- **Records from a dataset**:
····················

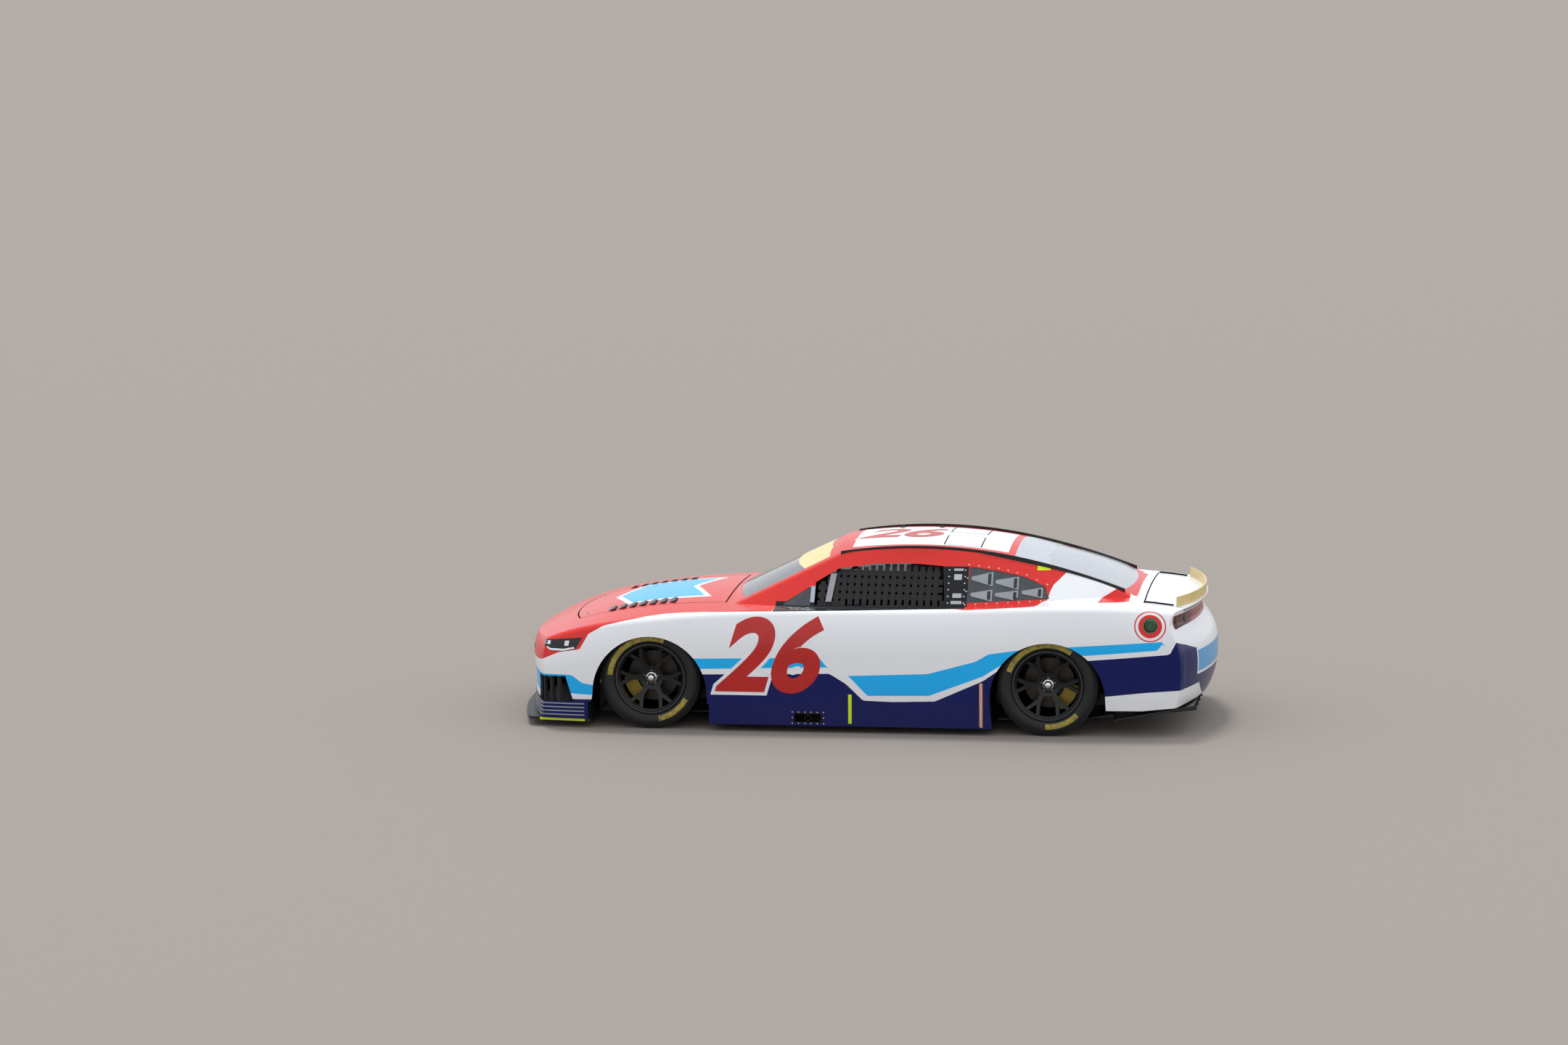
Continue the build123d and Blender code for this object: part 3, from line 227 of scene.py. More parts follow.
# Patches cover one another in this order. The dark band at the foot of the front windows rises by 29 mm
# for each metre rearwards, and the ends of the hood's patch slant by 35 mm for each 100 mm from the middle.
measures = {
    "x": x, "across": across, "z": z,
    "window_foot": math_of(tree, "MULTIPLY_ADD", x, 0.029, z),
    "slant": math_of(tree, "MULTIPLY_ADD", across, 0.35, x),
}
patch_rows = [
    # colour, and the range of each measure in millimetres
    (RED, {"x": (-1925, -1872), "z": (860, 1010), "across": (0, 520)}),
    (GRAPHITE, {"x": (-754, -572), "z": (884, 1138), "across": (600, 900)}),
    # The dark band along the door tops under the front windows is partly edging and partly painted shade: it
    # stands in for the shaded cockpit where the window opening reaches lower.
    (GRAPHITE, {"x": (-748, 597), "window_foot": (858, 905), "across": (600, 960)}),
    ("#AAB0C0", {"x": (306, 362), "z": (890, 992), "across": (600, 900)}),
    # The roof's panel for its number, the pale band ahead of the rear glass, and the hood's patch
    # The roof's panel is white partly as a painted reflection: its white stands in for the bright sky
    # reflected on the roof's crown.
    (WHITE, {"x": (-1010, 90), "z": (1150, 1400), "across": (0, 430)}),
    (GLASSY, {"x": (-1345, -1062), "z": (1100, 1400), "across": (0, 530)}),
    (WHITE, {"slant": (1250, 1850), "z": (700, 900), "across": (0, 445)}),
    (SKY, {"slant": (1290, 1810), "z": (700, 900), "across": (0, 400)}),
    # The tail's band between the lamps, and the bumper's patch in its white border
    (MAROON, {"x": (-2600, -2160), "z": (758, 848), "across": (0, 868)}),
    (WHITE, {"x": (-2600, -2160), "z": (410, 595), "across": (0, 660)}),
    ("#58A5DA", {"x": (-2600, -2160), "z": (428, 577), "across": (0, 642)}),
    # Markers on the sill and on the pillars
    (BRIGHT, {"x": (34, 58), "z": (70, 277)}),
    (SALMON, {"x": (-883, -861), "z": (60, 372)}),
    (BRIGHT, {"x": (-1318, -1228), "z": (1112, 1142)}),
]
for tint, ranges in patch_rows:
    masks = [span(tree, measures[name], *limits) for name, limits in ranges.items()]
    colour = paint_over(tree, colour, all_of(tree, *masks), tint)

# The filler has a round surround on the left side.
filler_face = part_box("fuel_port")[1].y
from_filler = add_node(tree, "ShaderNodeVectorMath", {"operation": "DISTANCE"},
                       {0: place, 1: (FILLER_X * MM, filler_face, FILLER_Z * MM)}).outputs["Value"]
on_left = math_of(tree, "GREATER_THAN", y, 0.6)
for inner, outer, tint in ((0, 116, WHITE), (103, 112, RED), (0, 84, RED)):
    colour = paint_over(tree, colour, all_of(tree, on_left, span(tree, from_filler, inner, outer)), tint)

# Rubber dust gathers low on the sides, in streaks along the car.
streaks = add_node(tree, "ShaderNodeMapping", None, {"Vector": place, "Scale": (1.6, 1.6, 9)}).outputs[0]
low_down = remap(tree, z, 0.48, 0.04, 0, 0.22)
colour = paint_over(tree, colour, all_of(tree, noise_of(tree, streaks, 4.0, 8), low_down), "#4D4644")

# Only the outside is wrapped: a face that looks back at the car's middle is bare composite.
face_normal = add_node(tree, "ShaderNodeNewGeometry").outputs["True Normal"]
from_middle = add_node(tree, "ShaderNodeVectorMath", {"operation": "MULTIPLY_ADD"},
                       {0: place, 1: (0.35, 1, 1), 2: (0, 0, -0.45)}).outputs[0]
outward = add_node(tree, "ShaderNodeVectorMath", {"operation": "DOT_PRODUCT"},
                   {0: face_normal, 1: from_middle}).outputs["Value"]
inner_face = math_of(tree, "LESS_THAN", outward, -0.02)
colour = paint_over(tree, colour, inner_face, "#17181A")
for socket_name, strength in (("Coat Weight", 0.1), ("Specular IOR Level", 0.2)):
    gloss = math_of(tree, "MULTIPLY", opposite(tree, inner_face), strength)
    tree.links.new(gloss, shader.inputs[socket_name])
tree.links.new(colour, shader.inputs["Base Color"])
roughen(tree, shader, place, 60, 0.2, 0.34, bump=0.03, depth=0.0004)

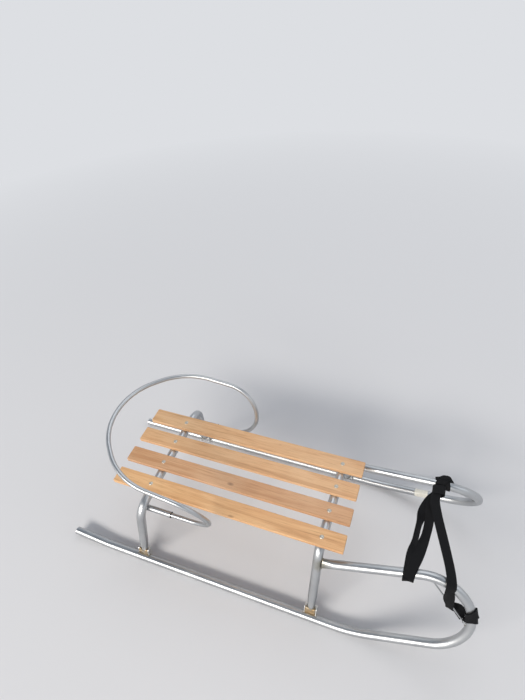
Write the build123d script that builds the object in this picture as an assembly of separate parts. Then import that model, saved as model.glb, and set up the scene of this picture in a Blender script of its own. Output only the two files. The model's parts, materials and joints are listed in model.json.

····················

- **WRITTEN EXERCISE**: Copy the records above exactly.

- **ANSWER TO THIS PROBLEM**:
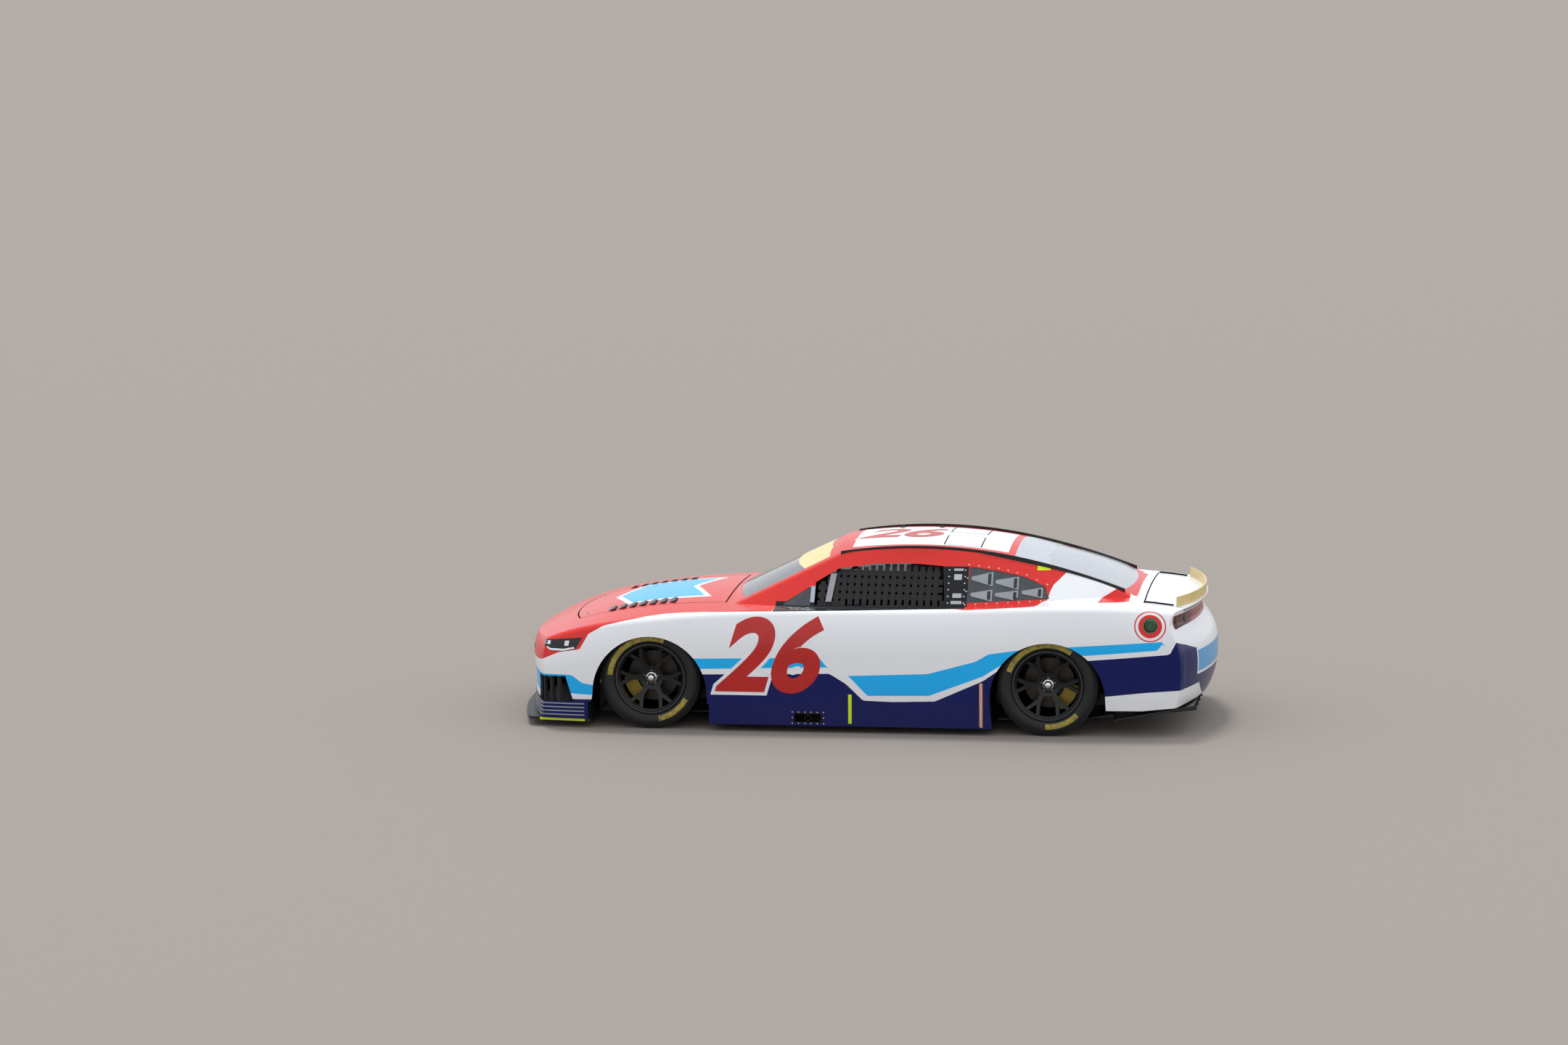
Continue the build123d and Blender code for this object: part 3, from line 227 of scene.py. More parts follow.
# Patches cover one another in this order. The dark band at the foot of the front windows rises by 29 mm
# for each metre rearwards, and the ends of the hood's patch slant by 35 mm for each 100 mm from the middle.
measures = {
    "x": x, "across": across, "z": z,
    "window_foot": math_of(tree, "MULTIPLY_ADD", x, 0.029, z),
    "slant": math_of(tree, "MULTIPLY_ADD", across, 0.35, x),
}
patch_rows = [
    # colour, and the range of each measure in millimetres
    (RED, {"x": (-1925, -1872), "z": (860, 1010), "across": (0, 520)}),
    (GRAPHITE, {"x": (-754, -572), "z": (884, 1138), "across": (600, 900)}),
    # The dark band along the door tops under the front windows is partly edging and partly painted shade: it
    # stands in for the shaded cockpit where the window opening reaches lower.
    (GRAPHITE, {"x": (-748, 597), "window_foot": (858, 905), "across": (600, 960)}),
    ("#AAB0C0", {"x": (306, 362), "z": (890, 992), "across": (600, 900)}),
    # The roof's panel for its number, the pale band ahead of the rear glass, and the hood's patch
    # The roof's panel is white partly as a painted reflection: its white stands in for the bright sky
    # reflected on the roof's crown.
    (WHITE, {"x": (-1010, 90), "z": (1150, 1400), "across": (0, 430)}),
    (GLASSY, {"x": (-1345, -1062), "z": (1100, 1400), "across": (0, 530)}),
    (WHITE, {"slant": (1250, 1850), "z": (700, 900), "across": (0, 445)}),
    (SKY, {"slant": (1290, 1810), "z": (700, 900), "across": (0, 400)}),
    # The tail's band between the lamps, and the bumper's patch in its white border
    (MAROON, {"x": (-2600, -2160), "z": (758, 848), "across": (0, 868)}),
    (WHITE, {"x": (-2600, -2160), "z": (410, 595), "across": (0, 660)}),
    ("#58A5DA", {"x": (-2600, -2160), "z": (428, 577), "across": (0, 642)}),
    # Markers on the sill and on the pillars
    (BRIGHT, {"x": (34, 58), "z": (70, 277)}),
    (SALMON, {"x": (-883, -861), "z": (60, 372)}),
    (BRIGHT, {"x": (-1318, -1228), "z": (1112, 1142)}),
]
for tint, ranges in patch_rows:
    masks = [span(tree, measures[name], *limits) for name, limits in ranges.items()]
    colour = paint_over(tree, colour, all_of(tree, *masks), tint)

# The filler has a round surround on the left side.
filler_face = part_box("fuel_port")[1].y
from_filler = add_node(tree, "ShaderNodeVectorMath", {"operation": "DISTANCE"},
                       {0: place, 1: (FILLER_X * MM, filler_face, FILLER_Z * MM)}).outputs["Value"]
on_left = math_of(tree, "GREATER_THAN", y, 0.6)
for inner, outer, tint in ((0, 116, WHITE), (103, 112, RED), (0, 84, RED)):
    colour = paint_over(tree, colour, all_of(tree, on_left, span(tree, from_filler, inner, outer)), tint)

# Rubber dust gathers low on the sides, in streaks along the car.
streaks = add_node(tree, "ShaderNodeMapping", None, {"Vector": place, "Scale": (1.6, 1.6, 9)}).outputs[0]
low_down = remap(tree, z, 0.48, 0.04, 0, 0.22)
colour = paint_over(tree, colour, all_of(tree, noise_of(tree, streaks, 4.0, 8), low_down), "#4D4644")

# Only the outside is wrapped: a face that looks back at the car's middle is bare composite.
face_normal = add_node(tree, "ShaderNodeNewGeometry").outputs["True Normal"]
from_middle = add_node(tree, "ShaderNodeVectorMath", {"operation": "MULTIPLY_ADD"},
                       {0: place, 1: (0.35, 1, 1), 2: (0, 0, -0.45)}).outputs[0]
outward = add_node(tree, "ShaderNodeVectorMath", {"operation": "DOT_PRODUCT"},
                   {0: face_normal, 1: from_middle}).outputs["Value"]
inner_face = math_of(tree, "LESS_THAN", outward, -0.02)
colour = paint_over(tree, colour, inner_face, "#17181A")
for socket_name, strength in (("Coat Weight", 0.1), ("Specular IOR Level", 0.2)):
    gloss = math_of(tree, "MULTIPLY", opposite(tree, inner_face), strength)
    tree.links.new(gloss, shader.inputs[socket_name])
tree.links.new(colour, shader.inputs["Base Color"])
roughen(tree, shader, place, 60, 0.2, 0.34, bump=0.03, depth=0.0004)

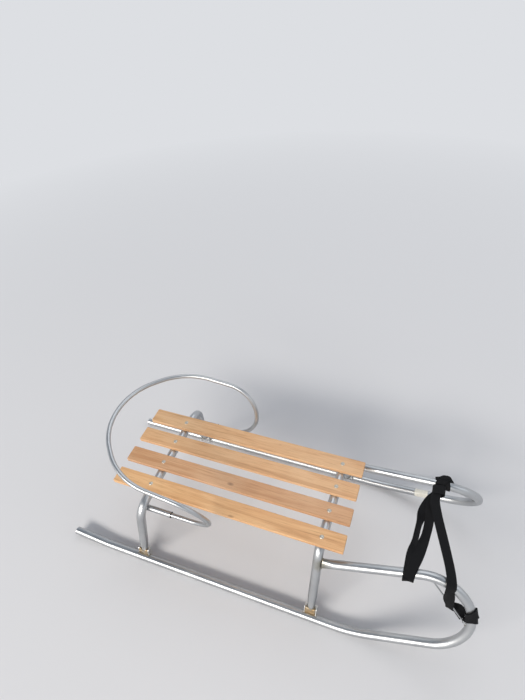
Write the build123d script that builds the object in this picture as an assembly of separate parts. Then import that model, saved as model.glb, and set up the scene of this picture in a Blender script of its own. Output only the two files. The model's parts, materials and joints are listed in model.json.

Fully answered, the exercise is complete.